Another concern when gifting is that you give away too much of your estate, not to trigger a tax, but to maintain your lifestyle or make gifts that might have an adverse impact should you need long term care within 5 years of the gift . Many people automatically gift, and end up giving too much of their assets to loved ones. Gifting should always be part of an overall estate plan that takes into account your current needs.
Remember, before you write that annual gift check, make sure you double-check with your estate planning team.
Consider setting up a Living Trust in addition to just a Will. Living Trusts allow you to avoid probate, maintain privacy, and facilitate the transferring of assets. Living Trusts also help married couple's maximize both of their Unified Credits.

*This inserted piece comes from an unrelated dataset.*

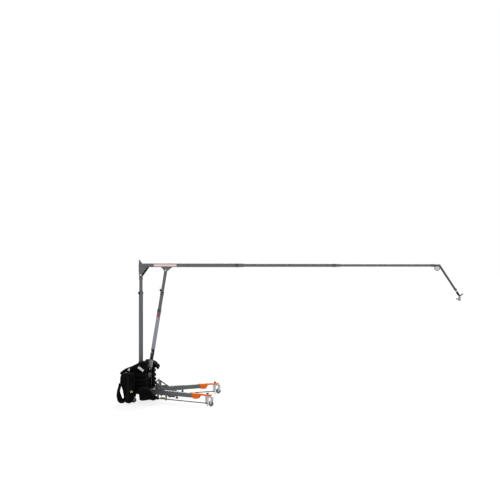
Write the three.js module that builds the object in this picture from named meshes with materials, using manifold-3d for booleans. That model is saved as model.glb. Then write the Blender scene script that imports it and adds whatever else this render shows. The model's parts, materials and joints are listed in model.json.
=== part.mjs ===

Many people do not consider estate taxes when setting up an estate plan. Estate tax rates, like gift taxes, can climb as high as 50%. Effectively funding a trust with tax-advantaged vehicles, like municipal bonds and cash-rich life insurance, can help reduce taxes even more.
The best thing you can do to provide for your family is talk with them about what you want to accomplish. Do you want all of your grandchildren to go through college? How do you do you want your property divided? How should your money be used?
The more you communicate with trusted family members, the greater chances your estate will be divided up exactly the way you want.